3. Misco Industries, Inc. v. Board of Sedgwick County Commissioners, 235 Kan. 958, 961 (1984); Meadowlark Hill, Inc. v. Kearns, 211 Kan. 35, 40 (1973); Missouri Pacific Railroad Co. v. Deering, 184 Kan. 283, 286 (1959); Assembly of God v. Sangster, 178 Kan. 678, 679 (1955); Home Owners Loan Corp. v. Anderson, 145 Kan. 209, 210 (1937).
4. Board of Sedgwick County Comm'rs v. Action Rent to Own, Inc., 266 Kan. 293, 301 (1998).
5. In re Emporia Motors, Inc., Kan., 44 P.3d 1280, 1283 (Kan.App. 2002).
6. Director of Taxation v. Kansas Krude Oil Reclaiming Co., 236 Kan. 450, 455 (1984), quoted in Appeal of Alex R. Masson, Inc., 21 Kan.App.2d 863, 868 (1995).
7. Blacks Law Dictionary 911 (5th ed. 1979). See also K.S.A. 79-3101.
8. K.S.A. 58-2223. See also Ingram v. Ingram, 214 Kan. 415 (1974).
9. Attorney General Opinion No. 87-162; 55 Am.Jur.2d Mortgages § 307 (1996).
10. K.S.A. 58-2223. Bankwestern v. Henderson, 255 Kan. 343 (1994).

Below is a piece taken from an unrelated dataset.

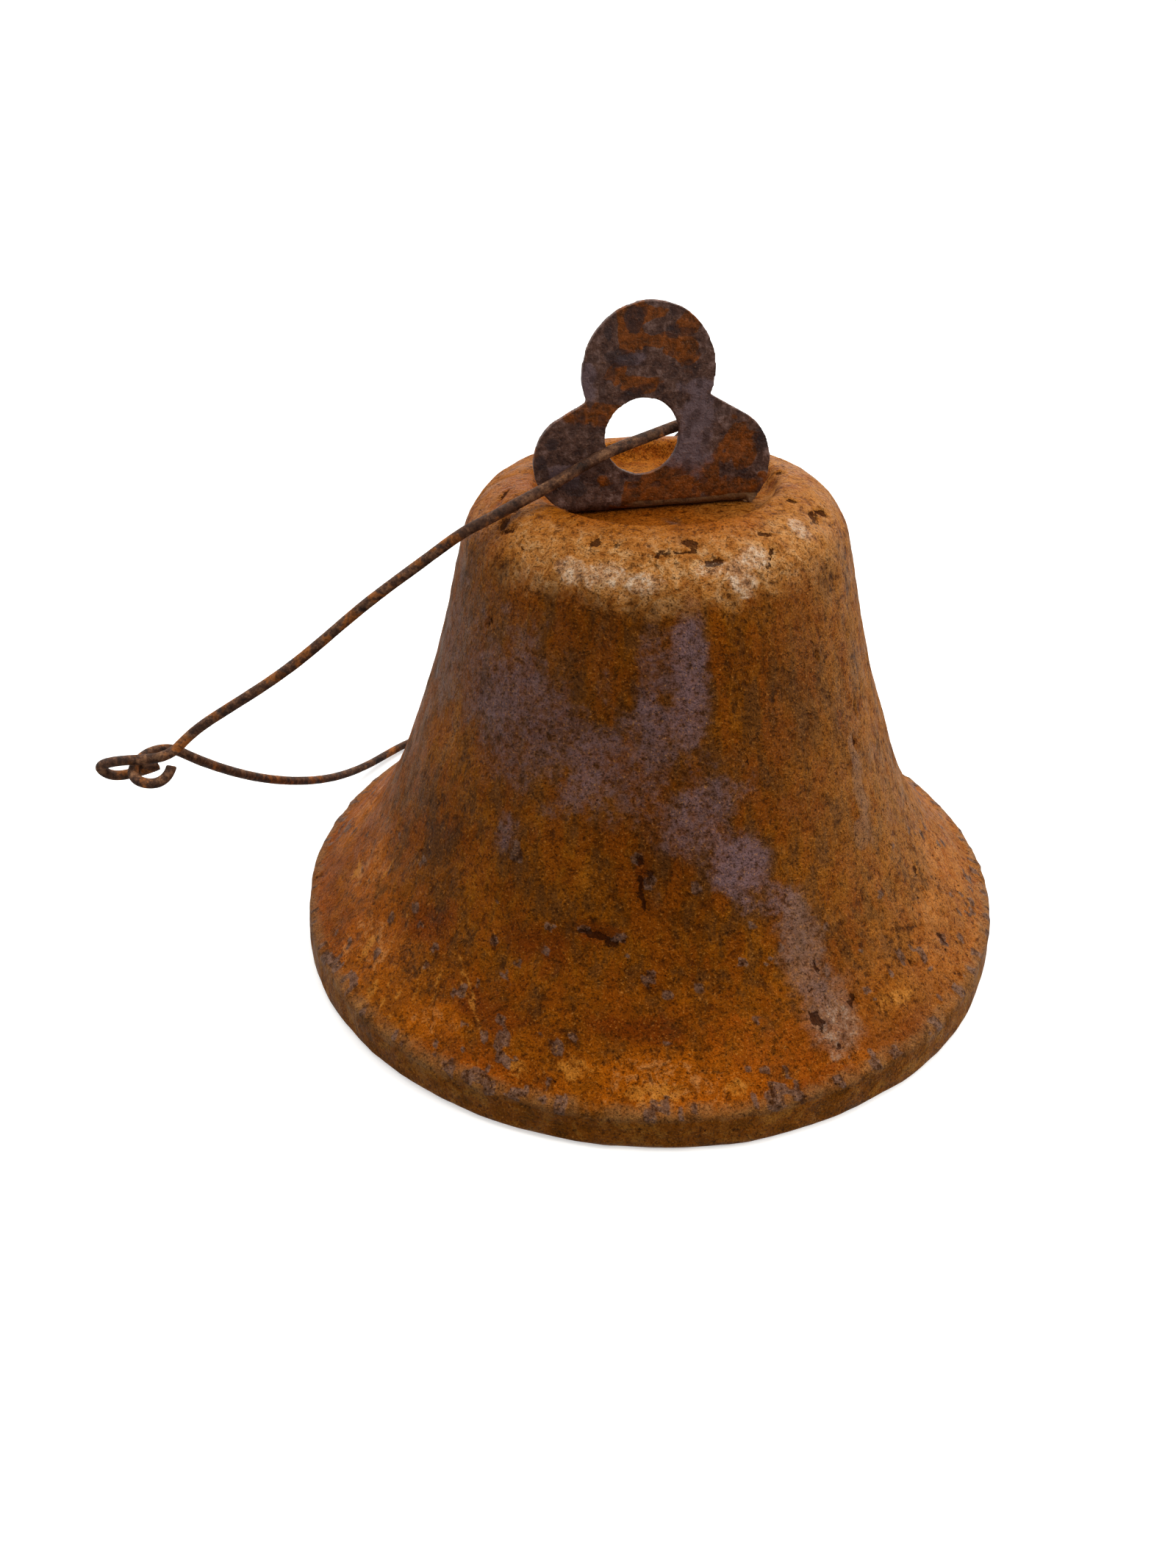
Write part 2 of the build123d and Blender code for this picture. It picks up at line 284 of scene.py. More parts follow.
# Dark reddish scorch round the cracks.
BURNT_PATCHES = [
    (-1, 70, 3, 8), (0, 62, 2.2, 5), (-8, 52, 8, 3, -5), (61, 24, 12, 5, -30),
    (68, 22, 9, 4, -20), (56, 34, 7, 4, -20), (0, 30, 18, 3), (-24, 27, 16, 4),
    (26, 14, 14, 2.5), (45, 15, 20, 4), (-45, 38, 12, 5, 30), (-20, 46, 14, 5),
]
burnt = stamped(BURNT_PATCHES, 1.9, 0.2, 0.5 * ragged)

# Thin yellow strokes rubbed up from the rim.
GOLD_STROKES = [
    (-45, 21, 0.8, 9, 24), (-42, 20, 0.7, 9, 18), (-40, 27, 0.8, 8, 14), (-36, 26, 0.7, 10, 20),
    (-47, 17, 2.0, 4), (-33, 33, 0.7, 8, 40), (-30, 30, 0.6, 8, 52), (-27, 25, 0.6, 7, 60),
    (-50, 30, 0.7, 8), (-54, 24, 2.0, 5, 10), (-10, 20, 7, 2.6), (2, 17, 10, 2.2),
    (-18, 18, 4, 2.0), (14, 17, 5, 1.8), (-62, 40, 1.2, 7, 10), (-72, 30, 5, 3),
    (45, 22, 8, 2, -10), (150, 28, 1.2, 9, 20), (-160, 24, 1.4, 8, -20),
]
gold = stamped(GOLD_STROKES, 1.6, 0.4, 0.35 * fine)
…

11. Halliburton Co. v. Board of County Commissioners for Jackson County, 12 Kan.App.2d 704 (1988).
12. See Prairie State Bank v. Superior Housing, Inc., 30 Kan.App.2d 273 (2002).
13. See Halliburton Co. v. Board of County Commissioners for Jackson County, 12 Kan.App.2d 704 (1988) (register of deeds is required, upon request, to immediately file for record any written instrument affecting real estate). See also Attorney General Opinion No. 82-164.
14. K.S.A. 79-3105 provides a dispute resolution procedure, involving the state director of property valuation, that may be used to assist counties in resolving any conflict between them as to the correct allocation of mortgage registration fees.